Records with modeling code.

'''

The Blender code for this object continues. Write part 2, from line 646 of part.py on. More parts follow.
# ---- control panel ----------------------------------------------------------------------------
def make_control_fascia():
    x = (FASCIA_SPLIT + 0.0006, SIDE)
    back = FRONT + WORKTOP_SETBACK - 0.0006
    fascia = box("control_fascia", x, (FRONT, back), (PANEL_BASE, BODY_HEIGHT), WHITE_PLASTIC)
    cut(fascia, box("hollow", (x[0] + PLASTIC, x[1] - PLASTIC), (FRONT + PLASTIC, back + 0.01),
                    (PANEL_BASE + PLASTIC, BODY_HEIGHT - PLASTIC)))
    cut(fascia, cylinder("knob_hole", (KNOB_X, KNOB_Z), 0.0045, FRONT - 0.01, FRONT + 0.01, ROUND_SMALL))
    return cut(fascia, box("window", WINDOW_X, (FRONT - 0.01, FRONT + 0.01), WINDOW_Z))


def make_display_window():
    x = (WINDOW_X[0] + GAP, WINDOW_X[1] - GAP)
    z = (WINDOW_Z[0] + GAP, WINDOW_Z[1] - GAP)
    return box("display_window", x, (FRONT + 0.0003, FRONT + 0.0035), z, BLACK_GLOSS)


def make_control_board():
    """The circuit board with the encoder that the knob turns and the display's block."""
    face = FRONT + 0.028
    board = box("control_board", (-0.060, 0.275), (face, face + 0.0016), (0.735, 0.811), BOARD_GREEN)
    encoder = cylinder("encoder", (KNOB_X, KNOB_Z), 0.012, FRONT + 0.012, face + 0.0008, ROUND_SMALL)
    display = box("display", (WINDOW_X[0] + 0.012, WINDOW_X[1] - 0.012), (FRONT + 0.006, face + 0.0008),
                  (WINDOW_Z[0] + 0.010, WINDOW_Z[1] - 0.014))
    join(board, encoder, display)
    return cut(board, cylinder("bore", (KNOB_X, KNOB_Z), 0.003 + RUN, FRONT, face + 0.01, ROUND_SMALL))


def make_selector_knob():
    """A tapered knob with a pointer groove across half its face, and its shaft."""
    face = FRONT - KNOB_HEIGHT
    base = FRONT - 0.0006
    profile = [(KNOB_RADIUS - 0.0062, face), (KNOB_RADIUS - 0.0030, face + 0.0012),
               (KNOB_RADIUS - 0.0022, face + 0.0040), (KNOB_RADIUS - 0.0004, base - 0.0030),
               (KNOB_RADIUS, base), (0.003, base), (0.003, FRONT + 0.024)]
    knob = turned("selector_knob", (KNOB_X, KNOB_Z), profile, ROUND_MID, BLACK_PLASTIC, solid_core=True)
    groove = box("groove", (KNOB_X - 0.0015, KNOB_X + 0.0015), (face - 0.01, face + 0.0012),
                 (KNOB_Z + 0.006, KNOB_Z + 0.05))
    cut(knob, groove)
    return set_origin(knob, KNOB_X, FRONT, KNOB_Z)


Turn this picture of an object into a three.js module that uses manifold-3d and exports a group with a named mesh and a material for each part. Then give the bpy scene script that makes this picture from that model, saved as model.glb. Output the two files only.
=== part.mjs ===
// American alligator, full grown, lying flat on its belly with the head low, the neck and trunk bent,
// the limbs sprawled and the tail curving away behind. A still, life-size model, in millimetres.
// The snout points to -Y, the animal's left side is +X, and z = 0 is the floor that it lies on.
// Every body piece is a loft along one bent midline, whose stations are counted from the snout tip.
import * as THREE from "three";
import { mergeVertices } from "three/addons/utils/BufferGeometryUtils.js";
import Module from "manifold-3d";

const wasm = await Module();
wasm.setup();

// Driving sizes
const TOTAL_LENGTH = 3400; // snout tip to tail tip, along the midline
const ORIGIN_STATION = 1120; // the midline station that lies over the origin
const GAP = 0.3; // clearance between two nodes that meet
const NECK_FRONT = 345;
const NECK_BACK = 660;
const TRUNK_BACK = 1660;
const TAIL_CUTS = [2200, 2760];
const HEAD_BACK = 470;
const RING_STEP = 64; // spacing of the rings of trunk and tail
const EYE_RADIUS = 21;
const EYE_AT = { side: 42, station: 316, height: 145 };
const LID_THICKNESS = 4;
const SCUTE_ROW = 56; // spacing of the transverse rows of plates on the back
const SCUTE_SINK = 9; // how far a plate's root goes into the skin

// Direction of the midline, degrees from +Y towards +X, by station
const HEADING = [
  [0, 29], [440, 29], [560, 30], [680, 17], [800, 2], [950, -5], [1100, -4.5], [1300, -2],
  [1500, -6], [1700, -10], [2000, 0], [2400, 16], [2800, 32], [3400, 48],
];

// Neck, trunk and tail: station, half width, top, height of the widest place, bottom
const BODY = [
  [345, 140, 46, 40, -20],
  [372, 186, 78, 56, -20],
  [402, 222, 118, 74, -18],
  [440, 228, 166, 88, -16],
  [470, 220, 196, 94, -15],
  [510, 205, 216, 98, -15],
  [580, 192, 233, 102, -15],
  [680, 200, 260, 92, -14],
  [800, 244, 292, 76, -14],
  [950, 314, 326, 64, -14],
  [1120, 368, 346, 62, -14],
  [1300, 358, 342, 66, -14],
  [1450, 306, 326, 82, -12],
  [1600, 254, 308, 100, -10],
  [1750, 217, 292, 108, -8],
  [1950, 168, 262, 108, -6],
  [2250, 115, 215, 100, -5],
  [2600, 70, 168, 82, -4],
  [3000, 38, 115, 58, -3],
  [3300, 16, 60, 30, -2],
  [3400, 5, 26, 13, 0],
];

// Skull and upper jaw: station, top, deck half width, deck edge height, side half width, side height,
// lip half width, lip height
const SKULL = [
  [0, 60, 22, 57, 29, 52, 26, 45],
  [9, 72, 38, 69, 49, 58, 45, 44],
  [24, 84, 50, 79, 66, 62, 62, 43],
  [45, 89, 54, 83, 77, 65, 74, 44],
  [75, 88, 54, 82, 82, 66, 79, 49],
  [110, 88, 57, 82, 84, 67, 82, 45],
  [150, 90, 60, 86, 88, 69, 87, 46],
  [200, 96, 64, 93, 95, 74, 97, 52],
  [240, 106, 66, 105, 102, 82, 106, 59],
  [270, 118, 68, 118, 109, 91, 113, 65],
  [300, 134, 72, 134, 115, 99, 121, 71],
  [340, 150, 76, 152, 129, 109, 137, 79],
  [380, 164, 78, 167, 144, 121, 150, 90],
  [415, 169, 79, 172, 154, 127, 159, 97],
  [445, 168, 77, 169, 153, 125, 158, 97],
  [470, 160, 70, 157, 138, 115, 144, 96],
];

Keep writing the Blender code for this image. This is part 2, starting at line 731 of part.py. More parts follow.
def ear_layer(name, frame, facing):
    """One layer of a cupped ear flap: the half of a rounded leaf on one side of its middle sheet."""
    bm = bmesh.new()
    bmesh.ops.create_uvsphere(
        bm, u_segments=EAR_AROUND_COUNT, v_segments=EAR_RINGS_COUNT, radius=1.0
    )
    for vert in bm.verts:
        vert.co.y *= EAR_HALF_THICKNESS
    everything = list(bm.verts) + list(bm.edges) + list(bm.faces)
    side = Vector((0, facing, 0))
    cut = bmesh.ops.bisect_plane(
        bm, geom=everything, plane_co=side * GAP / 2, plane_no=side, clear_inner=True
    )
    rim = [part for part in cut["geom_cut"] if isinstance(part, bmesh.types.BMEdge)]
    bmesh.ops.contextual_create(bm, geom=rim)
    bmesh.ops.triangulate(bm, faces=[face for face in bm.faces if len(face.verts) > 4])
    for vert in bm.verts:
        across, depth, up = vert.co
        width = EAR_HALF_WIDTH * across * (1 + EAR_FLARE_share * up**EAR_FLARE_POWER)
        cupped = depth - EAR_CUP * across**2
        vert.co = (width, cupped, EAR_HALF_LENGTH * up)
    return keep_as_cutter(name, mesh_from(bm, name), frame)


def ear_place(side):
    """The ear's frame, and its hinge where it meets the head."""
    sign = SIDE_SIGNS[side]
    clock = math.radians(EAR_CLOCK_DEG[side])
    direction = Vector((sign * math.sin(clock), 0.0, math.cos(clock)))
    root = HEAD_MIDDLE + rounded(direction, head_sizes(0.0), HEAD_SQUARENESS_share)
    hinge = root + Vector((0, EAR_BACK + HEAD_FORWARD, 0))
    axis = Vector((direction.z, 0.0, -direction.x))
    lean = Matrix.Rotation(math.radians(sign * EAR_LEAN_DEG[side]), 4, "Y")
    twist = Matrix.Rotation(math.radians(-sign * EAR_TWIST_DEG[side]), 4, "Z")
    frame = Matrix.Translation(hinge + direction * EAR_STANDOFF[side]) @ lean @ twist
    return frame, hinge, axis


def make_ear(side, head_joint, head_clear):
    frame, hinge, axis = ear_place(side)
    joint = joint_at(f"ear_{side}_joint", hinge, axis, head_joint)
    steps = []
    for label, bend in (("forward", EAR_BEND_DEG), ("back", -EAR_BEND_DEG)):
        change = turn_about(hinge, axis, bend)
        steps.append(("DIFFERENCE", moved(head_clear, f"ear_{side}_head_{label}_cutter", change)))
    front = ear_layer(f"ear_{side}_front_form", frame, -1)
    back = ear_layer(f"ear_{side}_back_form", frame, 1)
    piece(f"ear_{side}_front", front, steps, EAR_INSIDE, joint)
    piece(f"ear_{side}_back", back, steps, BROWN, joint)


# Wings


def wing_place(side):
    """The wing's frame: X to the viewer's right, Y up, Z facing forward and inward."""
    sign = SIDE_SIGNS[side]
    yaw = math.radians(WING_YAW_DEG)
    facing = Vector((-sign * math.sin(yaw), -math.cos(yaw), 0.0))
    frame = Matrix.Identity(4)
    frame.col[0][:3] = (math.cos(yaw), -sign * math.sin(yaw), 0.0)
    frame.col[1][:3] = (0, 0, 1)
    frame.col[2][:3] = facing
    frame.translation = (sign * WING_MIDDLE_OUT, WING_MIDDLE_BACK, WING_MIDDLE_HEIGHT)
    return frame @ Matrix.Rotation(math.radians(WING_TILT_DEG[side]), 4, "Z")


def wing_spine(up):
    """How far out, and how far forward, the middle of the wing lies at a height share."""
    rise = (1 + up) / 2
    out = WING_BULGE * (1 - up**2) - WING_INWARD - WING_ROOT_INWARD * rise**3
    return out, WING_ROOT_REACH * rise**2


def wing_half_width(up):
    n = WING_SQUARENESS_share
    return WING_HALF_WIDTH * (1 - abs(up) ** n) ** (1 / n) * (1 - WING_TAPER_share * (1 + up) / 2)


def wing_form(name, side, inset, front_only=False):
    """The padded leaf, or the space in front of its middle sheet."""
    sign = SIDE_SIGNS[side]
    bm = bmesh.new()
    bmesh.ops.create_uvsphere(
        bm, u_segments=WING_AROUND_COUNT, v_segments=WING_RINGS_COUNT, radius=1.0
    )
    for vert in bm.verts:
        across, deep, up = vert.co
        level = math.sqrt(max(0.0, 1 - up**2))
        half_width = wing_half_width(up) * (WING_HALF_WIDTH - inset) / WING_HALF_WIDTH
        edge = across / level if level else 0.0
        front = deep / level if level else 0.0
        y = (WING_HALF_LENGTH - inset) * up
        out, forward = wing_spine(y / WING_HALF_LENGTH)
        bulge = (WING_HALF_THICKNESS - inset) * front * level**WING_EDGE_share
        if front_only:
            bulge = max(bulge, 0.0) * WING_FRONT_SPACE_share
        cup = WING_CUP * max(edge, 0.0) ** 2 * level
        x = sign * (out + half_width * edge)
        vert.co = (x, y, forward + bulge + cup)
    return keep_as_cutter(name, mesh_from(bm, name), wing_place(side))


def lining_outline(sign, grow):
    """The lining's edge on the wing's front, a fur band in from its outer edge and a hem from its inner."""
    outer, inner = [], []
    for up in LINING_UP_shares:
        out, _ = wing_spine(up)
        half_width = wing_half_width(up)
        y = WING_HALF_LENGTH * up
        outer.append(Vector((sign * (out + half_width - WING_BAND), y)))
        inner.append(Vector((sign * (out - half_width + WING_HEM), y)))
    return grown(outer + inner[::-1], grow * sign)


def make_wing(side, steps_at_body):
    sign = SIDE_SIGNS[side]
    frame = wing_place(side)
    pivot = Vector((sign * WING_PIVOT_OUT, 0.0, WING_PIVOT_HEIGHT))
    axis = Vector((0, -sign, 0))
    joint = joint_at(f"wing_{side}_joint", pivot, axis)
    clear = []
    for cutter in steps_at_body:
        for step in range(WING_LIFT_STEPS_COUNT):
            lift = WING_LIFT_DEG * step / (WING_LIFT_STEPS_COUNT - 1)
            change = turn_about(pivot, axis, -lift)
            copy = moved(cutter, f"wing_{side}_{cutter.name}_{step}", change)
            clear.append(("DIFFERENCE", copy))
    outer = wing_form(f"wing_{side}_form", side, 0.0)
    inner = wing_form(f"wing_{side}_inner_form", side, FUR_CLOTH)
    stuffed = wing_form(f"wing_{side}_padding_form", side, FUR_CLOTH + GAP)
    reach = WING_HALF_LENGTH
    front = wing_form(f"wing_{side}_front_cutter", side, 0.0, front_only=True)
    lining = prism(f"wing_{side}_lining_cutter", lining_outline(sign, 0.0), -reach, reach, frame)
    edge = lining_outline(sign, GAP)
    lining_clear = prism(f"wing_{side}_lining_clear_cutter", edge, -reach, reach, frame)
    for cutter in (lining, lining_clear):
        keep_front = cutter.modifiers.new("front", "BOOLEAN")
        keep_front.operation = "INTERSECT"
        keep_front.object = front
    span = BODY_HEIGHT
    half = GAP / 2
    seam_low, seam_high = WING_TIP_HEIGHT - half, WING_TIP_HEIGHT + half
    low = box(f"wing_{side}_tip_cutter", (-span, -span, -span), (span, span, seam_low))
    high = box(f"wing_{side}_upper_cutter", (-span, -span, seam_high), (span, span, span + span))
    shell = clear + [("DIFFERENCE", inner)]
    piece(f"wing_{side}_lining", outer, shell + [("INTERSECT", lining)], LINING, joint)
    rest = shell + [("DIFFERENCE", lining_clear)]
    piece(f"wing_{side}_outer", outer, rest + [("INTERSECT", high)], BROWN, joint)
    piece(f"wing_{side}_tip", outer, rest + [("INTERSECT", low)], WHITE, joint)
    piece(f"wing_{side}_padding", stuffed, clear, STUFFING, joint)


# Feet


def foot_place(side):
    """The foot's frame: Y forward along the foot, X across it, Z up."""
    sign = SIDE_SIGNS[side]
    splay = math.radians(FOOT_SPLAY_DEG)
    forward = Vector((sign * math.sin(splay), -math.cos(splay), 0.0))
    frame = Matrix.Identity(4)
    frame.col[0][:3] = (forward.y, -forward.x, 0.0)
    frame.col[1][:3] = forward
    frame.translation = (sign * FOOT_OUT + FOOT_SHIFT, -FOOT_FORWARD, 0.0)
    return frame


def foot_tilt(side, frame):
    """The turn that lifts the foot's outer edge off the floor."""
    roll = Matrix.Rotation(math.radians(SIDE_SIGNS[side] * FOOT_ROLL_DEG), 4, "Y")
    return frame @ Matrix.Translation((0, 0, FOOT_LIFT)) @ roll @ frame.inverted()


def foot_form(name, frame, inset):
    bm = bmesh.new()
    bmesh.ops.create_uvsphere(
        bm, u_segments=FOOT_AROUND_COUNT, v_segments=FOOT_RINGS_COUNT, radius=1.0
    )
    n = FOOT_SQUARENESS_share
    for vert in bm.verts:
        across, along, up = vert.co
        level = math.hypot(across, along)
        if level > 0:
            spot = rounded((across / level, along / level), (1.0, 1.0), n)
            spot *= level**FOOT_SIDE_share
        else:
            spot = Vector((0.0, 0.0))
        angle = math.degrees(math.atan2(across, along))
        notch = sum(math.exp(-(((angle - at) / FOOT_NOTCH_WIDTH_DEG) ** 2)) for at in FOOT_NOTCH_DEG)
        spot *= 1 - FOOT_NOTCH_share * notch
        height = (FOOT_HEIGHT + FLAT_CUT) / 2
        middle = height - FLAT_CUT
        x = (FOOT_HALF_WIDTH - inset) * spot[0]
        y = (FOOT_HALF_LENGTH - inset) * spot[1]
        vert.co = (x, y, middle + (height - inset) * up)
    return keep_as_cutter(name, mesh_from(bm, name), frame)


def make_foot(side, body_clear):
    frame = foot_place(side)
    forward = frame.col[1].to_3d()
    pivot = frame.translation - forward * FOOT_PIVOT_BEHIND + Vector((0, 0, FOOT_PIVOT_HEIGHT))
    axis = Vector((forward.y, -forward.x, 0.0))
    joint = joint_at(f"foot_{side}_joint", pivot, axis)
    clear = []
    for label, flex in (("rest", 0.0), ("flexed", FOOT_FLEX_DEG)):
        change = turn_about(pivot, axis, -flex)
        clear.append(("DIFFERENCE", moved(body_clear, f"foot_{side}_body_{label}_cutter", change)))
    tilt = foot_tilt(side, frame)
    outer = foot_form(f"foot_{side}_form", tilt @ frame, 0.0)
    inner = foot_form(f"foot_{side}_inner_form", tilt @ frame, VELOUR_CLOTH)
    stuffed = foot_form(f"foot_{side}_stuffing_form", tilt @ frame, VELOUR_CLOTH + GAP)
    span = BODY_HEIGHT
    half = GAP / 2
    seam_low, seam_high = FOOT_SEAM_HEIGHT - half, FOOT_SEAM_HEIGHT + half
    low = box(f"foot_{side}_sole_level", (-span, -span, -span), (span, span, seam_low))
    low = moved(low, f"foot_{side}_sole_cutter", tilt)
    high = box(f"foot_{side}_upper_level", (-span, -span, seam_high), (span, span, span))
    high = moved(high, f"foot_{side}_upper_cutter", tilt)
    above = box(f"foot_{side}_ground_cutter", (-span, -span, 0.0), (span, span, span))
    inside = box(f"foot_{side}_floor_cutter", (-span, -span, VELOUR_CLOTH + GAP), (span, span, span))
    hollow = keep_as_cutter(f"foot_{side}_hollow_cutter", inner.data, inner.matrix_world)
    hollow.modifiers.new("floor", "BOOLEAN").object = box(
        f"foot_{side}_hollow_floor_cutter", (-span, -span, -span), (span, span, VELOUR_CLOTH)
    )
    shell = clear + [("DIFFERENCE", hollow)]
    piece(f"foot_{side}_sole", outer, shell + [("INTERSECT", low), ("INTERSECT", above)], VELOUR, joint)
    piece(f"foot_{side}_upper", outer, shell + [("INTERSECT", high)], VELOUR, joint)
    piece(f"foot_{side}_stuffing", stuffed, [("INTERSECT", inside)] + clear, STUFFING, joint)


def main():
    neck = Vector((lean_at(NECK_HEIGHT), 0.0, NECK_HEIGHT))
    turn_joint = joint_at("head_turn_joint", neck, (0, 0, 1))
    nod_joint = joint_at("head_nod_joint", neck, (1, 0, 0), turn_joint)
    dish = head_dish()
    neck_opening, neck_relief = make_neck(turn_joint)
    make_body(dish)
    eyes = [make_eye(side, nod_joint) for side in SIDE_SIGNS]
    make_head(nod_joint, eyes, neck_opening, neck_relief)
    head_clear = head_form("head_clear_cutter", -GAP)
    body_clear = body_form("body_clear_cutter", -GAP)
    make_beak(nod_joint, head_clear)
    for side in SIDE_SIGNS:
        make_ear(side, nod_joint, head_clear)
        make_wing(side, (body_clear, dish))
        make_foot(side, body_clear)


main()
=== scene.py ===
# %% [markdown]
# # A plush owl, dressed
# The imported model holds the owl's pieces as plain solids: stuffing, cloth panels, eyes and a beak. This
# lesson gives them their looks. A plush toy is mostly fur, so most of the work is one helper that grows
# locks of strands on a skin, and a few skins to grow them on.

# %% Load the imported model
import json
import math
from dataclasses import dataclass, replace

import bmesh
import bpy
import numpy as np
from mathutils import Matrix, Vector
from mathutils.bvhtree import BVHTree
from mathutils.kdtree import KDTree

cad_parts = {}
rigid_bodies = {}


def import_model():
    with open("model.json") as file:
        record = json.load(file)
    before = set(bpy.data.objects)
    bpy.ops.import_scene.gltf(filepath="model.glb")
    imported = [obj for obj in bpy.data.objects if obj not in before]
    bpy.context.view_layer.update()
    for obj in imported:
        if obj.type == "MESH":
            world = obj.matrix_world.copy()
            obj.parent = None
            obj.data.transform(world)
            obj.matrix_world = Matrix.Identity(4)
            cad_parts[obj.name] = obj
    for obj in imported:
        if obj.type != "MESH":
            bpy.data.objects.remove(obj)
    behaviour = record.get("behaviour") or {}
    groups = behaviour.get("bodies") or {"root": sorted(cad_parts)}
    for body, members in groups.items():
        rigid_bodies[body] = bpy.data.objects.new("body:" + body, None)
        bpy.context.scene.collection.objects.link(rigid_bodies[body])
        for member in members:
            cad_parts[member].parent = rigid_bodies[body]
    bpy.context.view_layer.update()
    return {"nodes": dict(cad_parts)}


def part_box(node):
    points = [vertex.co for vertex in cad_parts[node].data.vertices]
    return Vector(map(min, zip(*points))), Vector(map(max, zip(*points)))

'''

EXERCISE.
Retype, word for word, every line from the line with "make_head(nod_joint, eyes, neck_opening, neck_relief)" to the line with "import numpy as np", inclusive. Add nothing.

OUTPUT OF THE EXERCISE.
    make_head(nod_joint, eyes, neck_opening, neck_relief)
    head_clear = head_form("head_clear_cutter", -GAP)
    body_clear = body_form("body_clear_cutter", -GAP)
    make_beak(nod_joint, head_clear)
    for side in SIDE_SIGNS:
        make_ear(side, nod_joint, head_clear)
        make_wing(side, (body_clear, dish))
        make_foot(side, body_clear)


main()
=== scene.py ===
# %% [markdown]
# # A plush owl, dressed
# The imported model holds the owl's pieces as plain solids: stuffing, cloth panels, eyes and a beak. This
# lesson gives them their looks. A plush toy is mostly fur, so most of the work is one helper that grows
# locks of strands on a skin, and a few skins to grow them on.

# %% Load the imported model
import json
import math
from dataclasses import dataclass, replace

import bmesh
import bpy
import numpy as np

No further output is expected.